Give it all a few more cycles of the corporate executive churn. Eventually we’ll find one who eliminates even more office space as a short-term cost-cutting measure. They’ll ride those savings to their next company, victory in hand, getting out before the negative fallout and failing up to their next job.
That’s how it’s done!
Productivity
And so, productivity lives in the heart of the coworking space, or at least its rhetoric. The company takes care of business on one end, and the coworker uses their newfound space to take care of business on the other. And there’s a loftier aspect of this I’ve left out. Doesn’t it feel good to get more done? Doesn’t it help both the company and ourselves, the elusive ‘win-win’? Can’t we be more social, get more done, collaborate more effectively, network with others, and advance our careers via coworking?
We look busy when we’re coworking. Toiling away in modern parodies of industrial warehouses, making things in gentrified remnants of spaces where, as the story goes, Americans used to make things.
But let us not romanticize our industrial past. In that past, we made consumer products and a ‘middle class’. And we also made instruments of death, from tanks and bombs to cars. What did you think we were churning out of those Detroit factories? Despite the underappreciated downside, at least we made something tangible in those spaces. What do our gentrified warehouses make now? Perhaps project plans and workflows. Certainly software. We can’t fire these things at civilians, which is nice. But it’s oddly unfulfilling.
The Science of Productivity
Then the other shoe drops. The science of productivity gives us surprising little that justifies the corporate rhetoric. And, in fact, it’s worse than this. The science gives a beating to the open office concept, and coworking spaces operate according to that very concept.

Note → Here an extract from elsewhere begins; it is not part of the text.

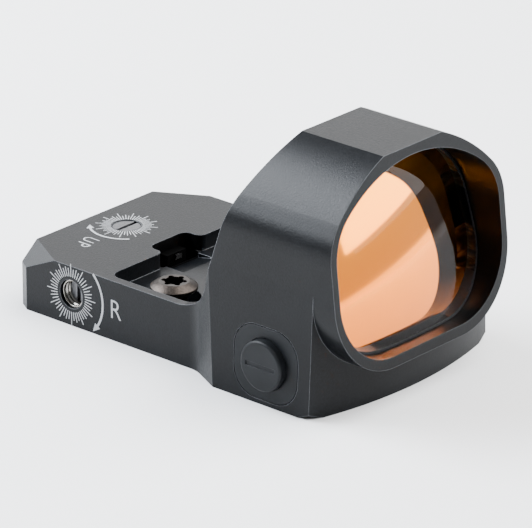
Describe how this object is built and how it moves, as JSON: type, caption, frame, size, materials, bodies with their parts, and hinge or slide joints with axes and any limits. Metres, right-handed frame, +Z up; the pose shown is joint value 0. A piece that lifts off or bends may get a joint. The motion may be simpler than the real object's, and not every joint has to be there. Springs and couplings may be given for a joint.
{
  "type": "reflex red dot sight",
  "caption": "Compact open reflex sight with a coated tilted lens in a hood, a low deck with slotted elevation and windage dials, side buttons and a bottom battery cap.",
  "frame": {"origin": "middle of the bounding box on the flat underside", "axes": "+Z up from the mounting face, +Y towards the target, +X to the user's right"},
  "size_m": [0.0306, 0.0476, 0.0268],
  "materials": {
    "housing_metal": "matte dark grey hard anodised, bead blasted",
    "plate_metal": "matte dark grey anodised",
    "seal_rubber": "matte black",
    "steel": "satin",
    "coated_glass": "orange reflective coating",
    "clear_glass": "clear",
    "black_sealant": "satin black",
    "brass": "machined",
    "nickel": "bright nickel plate",
    "black_steel": "black oxide",
    "black_plastic": "matte black",
    "circuit_laminate": "green solder mask",
    "emitter": "clear resin over a die",
    "ceramic_body": "matte",
    "contact_metal": "gold flash",
    "battery_steel": "satin nickel plate",
    "pad_rubber": "matte dark grey",
    "button_rubber": "matte dark grey",
    "lead_insulation": "red",
    "laser_mark": "white laser mark",
    "screw_steel": "bright stainless"
  },
  "bodies": {
    "sight": {"housing": "housing_metal", "base_plate": "plate_metal", "base_plate_gasket": "seal_rubber", "base_plate_screws": "steel", "lens_front_element": "coated_glass", "lens_rear_element": "clear_glass", "lens_seal": "black_sealant", "elevation_retainer": "brass", "windage_bushing": "nickel", "circuit_board": "circuit_laminate", "controller_chip": "black_plastic", "motion_sensor": "steel", "capacitors": "ceramic_body", "battery_contact_negative": "contact_metal", "battery_contact_positive": "contact_metal", "button_pad_left": "pad_rubber", "button_pad_right": "pad_rubber", "switch_board_left": "circuit_laminate", "switch_board_right": "circuit_laminate", "dome_switch_left": "steel", "dome_switch_right": "steel", "switch_leads": "lead_insulation", "mounting_screws": "screw_steel"},
    "elevation_screw": {"elevation_screw": "black_steel", "elevation_oring": "seal_rubber"},
    "elevation_slide": {"elevation_slide": "brass"},
    "emitter_carriage": {"led_carriage": "black_plastic", "led_holder": "circuit_laminate", "led_chip": "emitter"},
    "windage_screw": {"windage_screw": "black_steel", "windage_oring": "seal_rubber", "windage_retainer": "steel"},
    "windage_nut": {"windage_nut": "brass"},
    "battery_set": {"battery": "battery_steel", "battery_cap_oring": "seal_rubber"},
    "battery_cap": {"battery_cap": "plate_metal"},
    "button_left": {"button_left": "button_rubber"},
    "button_right": {"button_right": "button_rubber"}
  },
  "joints": [
    {"name": "elevation_turn", "type": "hinge", "parent": "sight", "child": "elevation_screw", "pos_m": [0, -0.01912, 0.006], "axis": [0, 0, 1], "range_deg": [-540, 540]},
    {"name": "elevation_lift", "type": "slide", "parent": "sight", "child": "elevation_slide", "axis": [0, 0, 1], "range_m": [-0.00052, 0.00052]},
    {"name": "windage_turn", "type": "hinge", "parent": "sight", "child": "windage_screw", "pos_m": [0.0105, -0.01568, 0.00365], "axis": [1, 0, 0], "range_deg": [-540, 540]},
    {"name": "windage_nut_shift", "type": "slide", "parent": "sight", "child": "windage_nut", "axis": [1, 0, 0], "range_m": [-0.00053, 0.00053]},
    {"name": "carriage_shift", "type": "slide", "parent": "elevation_slide", "child": "emitter_carriage", "axis": [1, 0, 0], "range_m": [-0.00052, 0.00052]},
    {"name": "battery_drop", "type": "slide", "parent": "sight", "child": "battery_set", "axis": [0, 0, -1], "range_m": [0, 0.0015]},
    {"name": "battery_cap_turn", "type": "hinge", "parent": "battery_set", "child": "battery_cap", "pos_m": [0, 0.01148, 0.001], "axis": [0, 0, -1], "range_deg": [0, 720]},
    {"name": "button_left_press", "type": "slide", "parent": "sight", "child": "button_left", "axis": [1, 0, 0], "range_m": [0, 0.00035], "stiffness_N_per_m": 300},
    {"name": "button_right_press", "type": "slide", "parent": "sight", "child": "button_right", "axis": [-1, 0, 0], "range_m": [0, 0.00035], "stiffness_N_per_m": 300}
  ],
  "couplings": [
    {"joint": "elevation_turn", "follows": "elevation_lift", "rad_per_m": -17950},
    {"joint": "windage_turn", "follows": "carriage_shift", "rad_per_m": -17950},
    {"joint": "windage_nut_shift", "follows": "carriage_shift", "ratio": 1},
    {"joint": "battery_cap_turn", "follows": "battery_drop", "rad_per_m": 8377}
  ]
}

What do studies say? We can look at the coverage of individual studies in the business press, or we can look at the lit reviews. They say these spaces suck in just about every way they can suck. These spaces lower productivity and reduce happiness and job satisfaction. They also fail to promote effective collaboration and networking.
Why? That’s less clear, but we can start by citing constant social pressure and surveillance. People react to pressure by shutting out others, by retreating to private space or emails. People prefer private offices to open offices. They even prefer home offices or cubicles.
Why Open Offices?
O.K., so if it doesn’t work and people don’t like it, why does coworking exist? For that, we have to look at financialized capitalism. The first reason is cost, an obvious reason. Companies want to save money on office space, whether in the form of utility costs, insurance costs, et al. Thus, they farm out these things. And for individuals, coworking spaces are the cheapest way to gain office space.
But I think there’s a second and more interesting reason. The tech world invented coworking, as I pointed out. Especially the tech world as it existed in a particular time and place, namely Silicon Valley in the late 1990s and early 2000s. And tech relies heavily on venture capital. So, what does venture capital like? Workers who look busy! And who looks busier than workers toiling in a warehouse?
Suppose we’re venture capitalists. We’re probably middle aged white guys seeing all these kids with their inscrutable tech wizardry, and we’re holding the purse strings. With the right investments, we can make the cash flow through those Internet tubes, and we can deskill and demoralize middle income workers to boot. Take that, teachers, health care workers, and cab and truck drivers! The kiddies probably don’t remember the glory days of US industry, but we do. We know what work looks like, us Finance Boomers. Well, those kids are conducting a stage performance just for us. And it’s a Tony Award winner.
And so, I think that’s what’s happening here. Despite the fact that open office plans and coworking spaces make people miserable and less productive, they’re great theater. Like SAFe Agile much later, the tech world exported it to the rest of white-collar America.
Gregg’s Counterproductive
To be honest, I’ve never quite understood tech optimism. Yeah, yeah, I’m a sci-fi fan and I know it exists in those circles. But I find the downside to tech patently obvious.
With those thoughts in mind, I recently read Melissa Gregg’s book, Counterproductive: Time Management in the Knowledge Economy. Gregg’s no glib tech optimist. In fact, her approach to science and technology is broadly similar to my own. She sees the ideology of financialization in corporate life, especially those areas (mistakenly) believed to be under the management of the worker. But she sees coworking as a possible site of resistance.
How’s that supposed to go?
Gregg points out the coworking space is a shared space, an aspect of the sharing economy ripe for worker takeover and management. The thought is that workers suffering from precarity come into serendipitous contact through these spaces. Perhaps contact outside the surveillance network of the boss.
And I guess that’s possible, but I find it difficult to overcome the deeper issues of cost-cutting and precarity. People hoping to organize the tech world can and should use these aspects of it. I’d point out in reply, though, that it’s difficult to make these kinds of connections under these kinds of circumstances. At least without a much deeper theory and practice of organizing the workforce, not to mention a full-time organizing staff.